● Objective
Would you output the whole listing below, exactly as it reads?

++++ Raw data

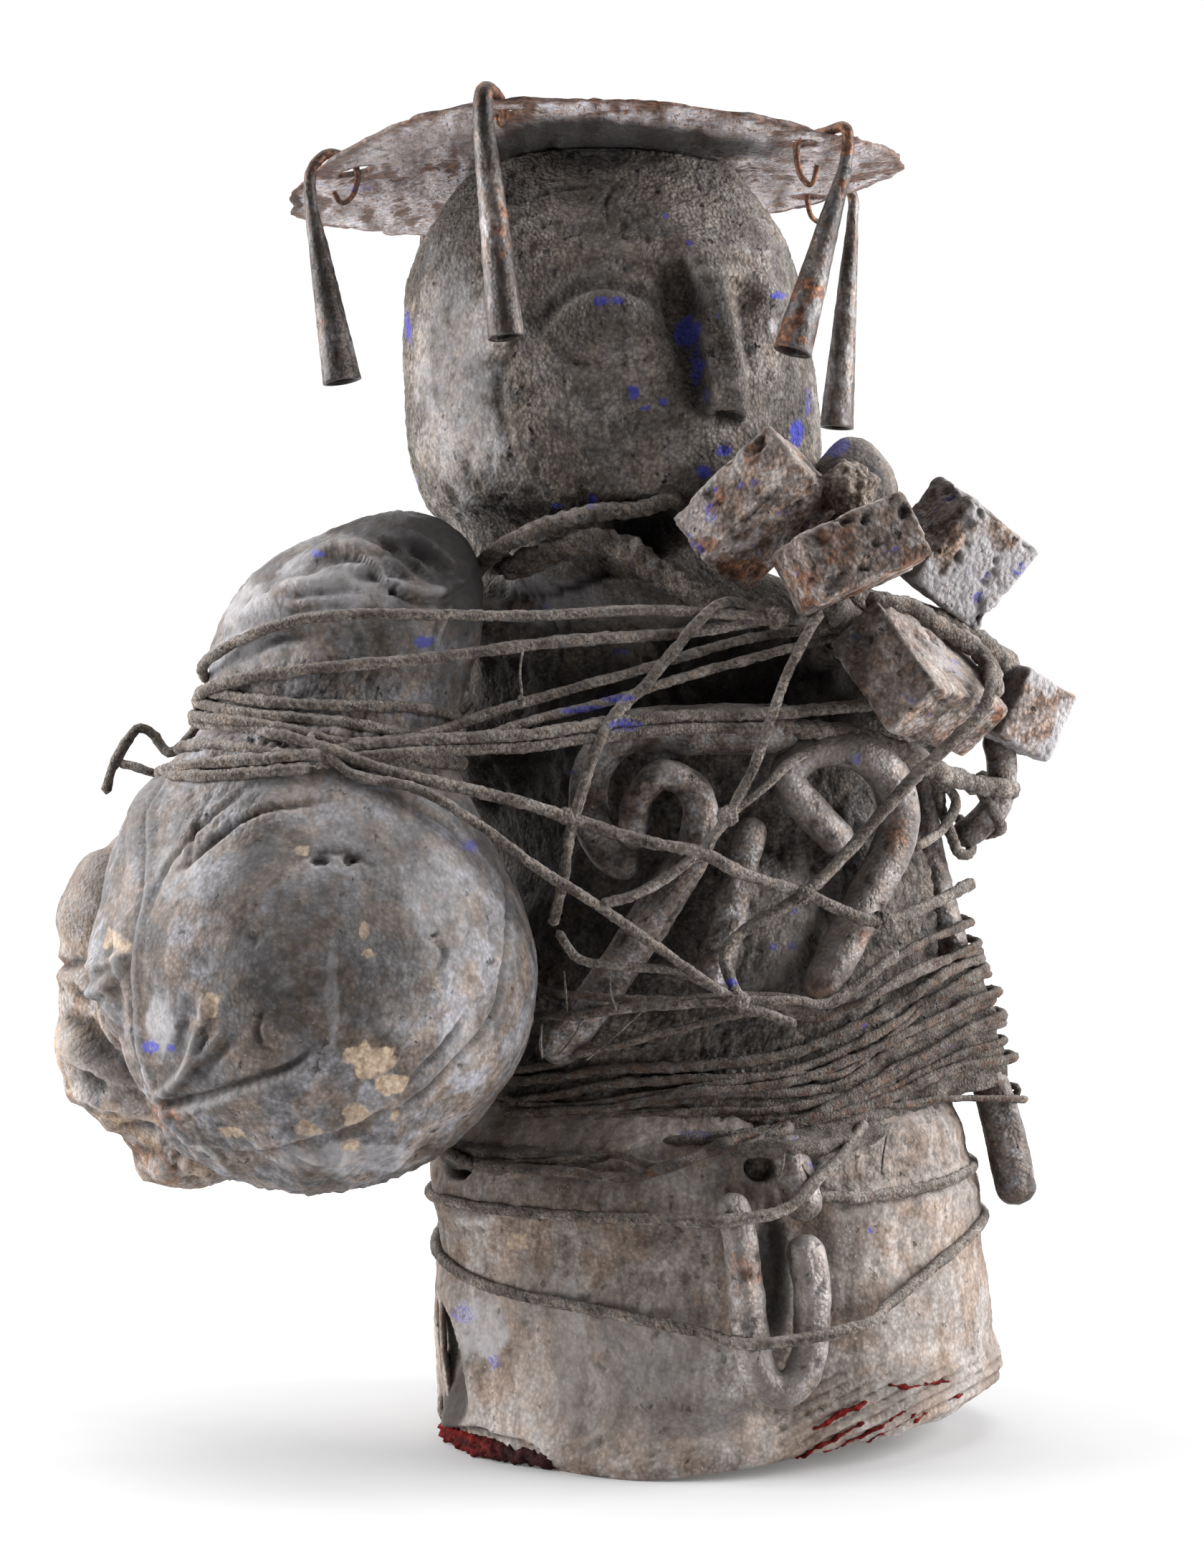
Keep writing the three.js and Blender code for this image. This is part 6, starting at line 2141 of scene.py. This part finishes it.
@dataclass
class Girth:
    """The taut outline round the trunk and the irons laid on it, level by level."""

    figure: CarvedFigure
    wrap: BaseWrap
    low: float = 70.0
    high: float = 176.0
    level: float = 3.0
    parts: int = 240

    def __post_init__(self) -> None:
        """Works out how far out the outline is in each direction at each height."""
        self.heights = np.arange(self.low, self.high, self.level)
        self.angles = np.linspace(-np.pi, np.pi, self.parts + 1)
        laid = [iron for iron in IRONS if iron.node != "block_hook"]
        rods = [(max(iron.radii), smooth_route(iron.route, 1.5)) for iron in laid]
        self.reach = np.array([self._level(z, rods) for z in self.heights])

    def _level(self, z: float, rods: list[tuple[float, Array]]) -> Array:
        """The outline at one height as a reach in each direction.

        Args:
            z: the height.
            rods: radius and points of each iron.

        Returns:
            One reach for each direction, in mm.
        """
        angle = np.linspace(-np.pi, np.pi, self.parts // 2, endpoint=False)
        outline = [self.figure.outline(angle, z + 0 * angle)[:, :2]]
        if z < 90:
            outline.append(self.wrap.outline(angle, min(z, 84.0) + 0 * angle)[:, :2] * 1.005)
        ring = np.stack([np.cos(angle[::6]), np.sin(angle[::6])], -1)
        for radius, path in rods:
            outline += [spot[:2] + radius * ring for spot in path[np.abs(path[:, 2] - z) < 2.5]]
        flat = np.vstack(outline)
        corners = flat[geometry.convex_hull_2d(flat.tolist())]
        nexts = np.roll(corners, -1, axis=0)
        share = np.linspace(0, 1, 30, endpoint=False)[:, None, None]
        dense = (corners + share * (nexts - corners)).reshape(-1, 2)
        way = np.arctan2(dense[:, 1], dense[:, 0])
        order = np.argsort(way)
        return np.interp(self.angles, way[order], np.linalg.norm(dense, axis=1)[order], period=2 * np.pi)

    def point(self, angle: Array, z: Array, lift: Array | float) -> Array:
        """Points on the outline, lifted off it.

        Args:
            angle: directions from the middle line.
            z: heights.
            lift: distance off the outline, in mm.

        Returns:
            The points.
        """
        row = np.clip((z - self.low) / self.level, 0, len(self.heights) - 1.001)
        i = row.astype(int)
        way = wrapped(angle)
        column = (way + np.pi) / (2 * np.pi) * self.parts
        j = np.clip(column.astype(int), 0, self.parts - 1)
        t, s = row - i, column - j
        reach = (1 - t) * ((1 - s) * self.reach[i, j] + s * self.reach[i, j + 1])
        reach += t * ((1 - s) * self.reach[i + 1, j] + s * self.reach[i + 1, j + 1])
        return np.stack([(reach + lift) * np.cos(angle), (reach + lift) * np.sin(angle), z], -1)

    def front_route(self, route: Route, lift: float) -> list[tuple[float, float]]:
        """Directions and heights at which seen points lie on the outline's front.

        Args:
            route: seen points.
            lift: distance off the outline, in mm.

        Returns:
            Direction and height of each.
        """
        found = []
        trial = np.linspace(-np.pi * 1.02, 0.12, 500)
        for across, up in route:
            z = np.full(500, float(up))
            for _ in range(3):
                place = self.point(trial, z, lift)
                z = EYE[2] + (up - EYE[2]) * (place[:, 1] - EYE[1]) / -EYE[1]
            off = seen(self.point(trial, z, lift))[:, 0] - across
            best = int(np.argmin(np.abs(off)))
            found.append((float(trial[best]), float(z[best])))
        return found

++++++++

● Exercise result
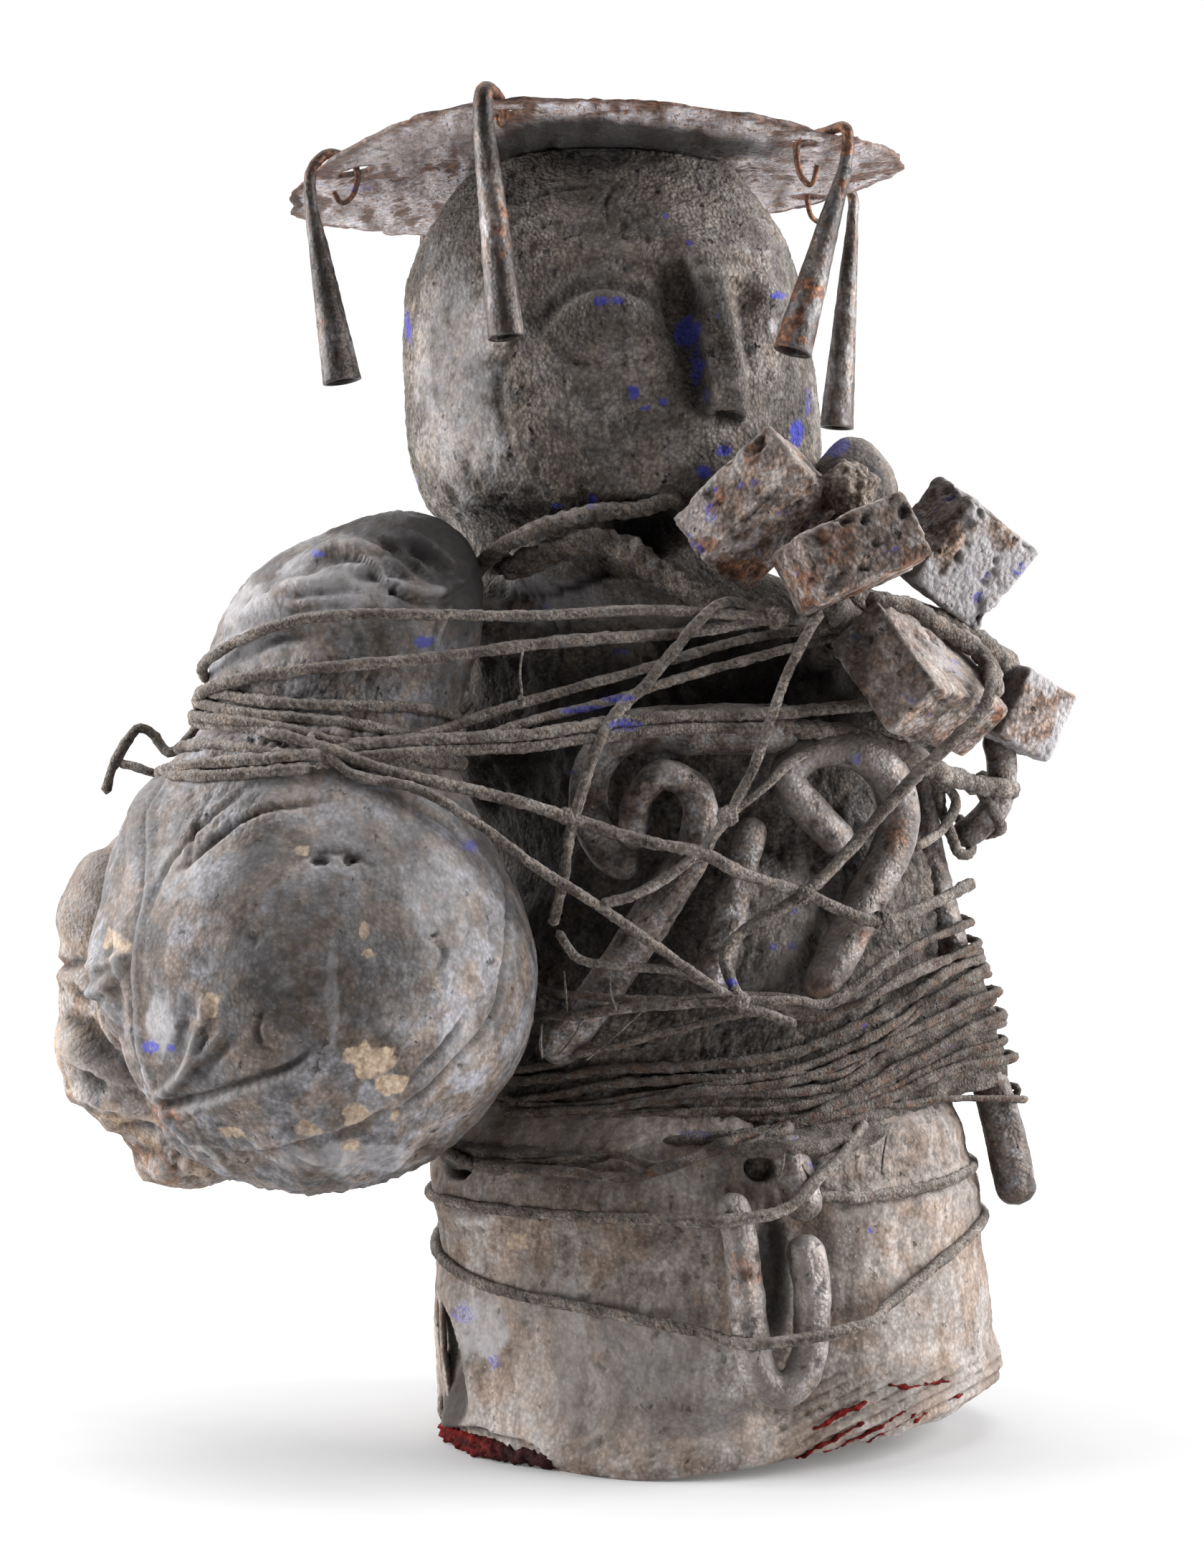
Keep writing the three.js and Blender code for this image. This is part 6, starting at line 2141 of scene.py. This part finishes it.
@dataclass
class Girth:
    """The taut outline round the trunk and the irons laid on it, level by level."""

    figure: CarvedFigure
    wrap: BaseWrap
    low: float = 70.0
    high: float = 176.0
    level: float = 3.0
    parts: int = 240

    def __post_init__(self) -> None:
        """Works out how far out the outline is in each direction at each height."""
        self.heights = np.arange(self.low, self.high, self.level)
        self.angles = np.linspace(-np.pi, np.pi, self.parts + 1)
        laid = [iron for iron in IRONS if iron.node != "block_hook"]
        rods = [(max(iron.radii), smooth_route(iron.route, 1.5)) for iron in laid]
        self.reach = np.array([self._level(z, rods) for z in self.heights])

    def _level(self, z: float, rods: list[tuple[float, Array]]) -> Array:
        """The outline at one height as a reach in each direction.

        Args:
            z: the height.
            rods: radius and points of each iron.

        Returns:
            One reach for each direction, in mm.
        """
        angle = np.linspace(-np.pi, np.pi, self.parts // 2, endpoint=False)
        outline = [self.figure.outline(angle, z + 0 * angle)[:, :2]]
        if z < 90:
            outline.append(self.wrap.outline(angle, min(z, 84.0) + 0 * angle)[:, :2] * 1.005)
        ring = np.stack([np.cos(angle[::6]), np.sin(angle[::6])], -1)
        for radius, path in rods:
            outline += [spot[:2] + radius * ring for spot in path[np.abs(path[:, 2] - z) < 2.5]]
        flat = np.vstack(outline)
        corners = flat[geometry.convex_hull_2d(flat.tolist())]
        nexts = np.roll(corners, -1, axis=0)
        share = np.linspace(0, 1, 30, endpoint=False)[:, None, None]
        dense = (corners + share * (nexts - corners)).reshape(-1, 2)
        way = np.arctan2(dense[:, 1], dense[:, 0])
        order = np.argsort(way)
        return np.interp(self.angles, way[order], np.linalg.norm(dense, axis=1)[order], period=2 * np.pi)

    def point(self, angle: Array, z: Array, lift: Array | float) -> Array:
        """Points on the outline, lifted off it.

        Args:
            angle: directions from the middle line.
            z: heights.
            lift: distance off the outline, in mm.

        Returns:
            The points.
        """
        row = np.clip((z - self.low) / self.level, 0, len(self.heights) - 1.001)
        i = row.astype(int)
        way = wrapped(angle)
        column = (way + np.pi) / (2 * np.pi) * self.parts
        j = np.clip(column.astype(int), 0, self.parts - 1)
        t, s = row - i, column - j
        reach = (1 - t) * ((1 - s) * self.reach[i, j] + s * self.reach[i, j + 1])
        reach += t * ((1 - s) * self.reach[i + 1, j] + s * self.reach[i + 1, j + 1])
        return np.stack([(reach + lift) * np.cos(angle), (reach + lift) * np.sin(angle), z], -1)

    def front_route(self, route: Route, lift: float) -> list[tuple[float, float]]:
        """Directions and heights at which seen points lie on the outline's front.

        Args:
            route: seen points.
            lift: distance off the outline, in mm.

        Returns:
            Direction and height of each.
        """
        found = []
        trial = np.linspace(-np.pi * 1.02, 0.12, 500)
        for across, up in route:
            z = np.full(500, float(up))
            for _ in range(3):
                place = self.point(trial, z, lift)
                z = EYE[2] + (up - EYE[2]) * (place[:, 1] - EYE[1]) / -EYE[1]
            off = seen(self.point(trial, z, lift))[:, 0] - across
            best = int(np.argmin(np.abs(off)))
            found.append((float(trial[best]), float(z[best])))
        return found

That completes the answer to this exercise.